On the monodromy and spin parity of single-cylinder origamis in the minimal stratum
Tarik Aougab, Adam Friedman-Brown, Luke Jeffreys, Jiajie Ma
TL;DR
This work analyzes minimal $[1,1]$ origamis in the minimal stratum $\,\mathcal{H}(2g-2)\,$, combining AMN’s factorially many constructions with new generalisations to control spin parity. It shows that odd-genus origamis all lie in the odd spin component, while even-genus origamis split between odd and even components with a 3:1 asymptotic distribution, and it provides generalized variants yielding minimal origamis in the even component as well. The monodromy of primitive minimal $[1,1]$ origamis is studied systematically, proving that these monodromy groups are typically simple and often isomorphic to Alt$_{2g-1}$, PSL-type groups, or sporadic cases, with a near-complete dichotomy driven by two $n$-cycles whose commutator is an $n$-cycle.

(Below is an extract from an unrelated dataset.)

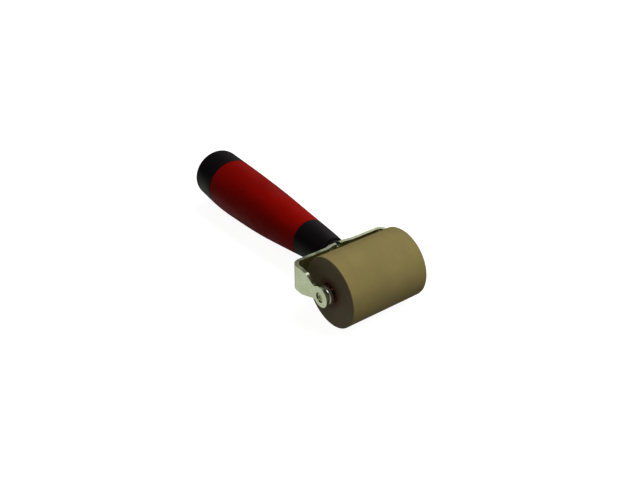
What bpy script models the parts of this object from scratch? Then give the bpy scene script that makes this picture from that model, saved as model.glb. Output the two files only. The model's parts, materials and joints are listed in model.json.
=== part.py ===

In addition, the paper identifies orientation-double-cover phenomena among the odd-genus AMN family, analyzes SL$(2,\mathbb{Z})$-orbit structure and conjectures precise orbit counts, and proves a key “spin-invariance” lemma that underpins the parity calculations. The results advance understanding of the arithmetic and geometric structure of minimal stratum origamis, their $SL(2,\mathbb{Z})$-orbits, and the possible monodromy groups arising from primitive square-tiled surfaces.
Abstract
In a paper with Menasco-Nieland, the first author constructed factorially many origamis in the minimal stratum of the moduli space of translation surfaces having simultaneously a single vertical cylinder and a single horizontal cylinder. Moreover, these origamis were constructed using the minimal number of squares required for origamis in the minimal stratum. We shall call such origamis minimal $[1,1]$-origamis. In this work, by calculating their spin parities, we determine that the odd genus origamis in this construction all lie in the odd component of the minimal stratum, while the even genus origamis are contained in both the odd and even components with an asymptotic ratio of 3:1. Noticing that the even component is missed in the odd genus case, we provide a generalisation of the odd genus construction that gives rise to factorially many minimal $[1,1]$-origamis lying in the even component. Motivated by understanding the $SL(2,\mathbb{Z})$-orbits of these origamis, we investigate their monodromy groups (a weak $SL(2,\mathbb{Z})$-invariant). We also prove that, with one exception, the monodromy group of any primitive minimal $[1,1]$-origami in the minimal stratum must be simple.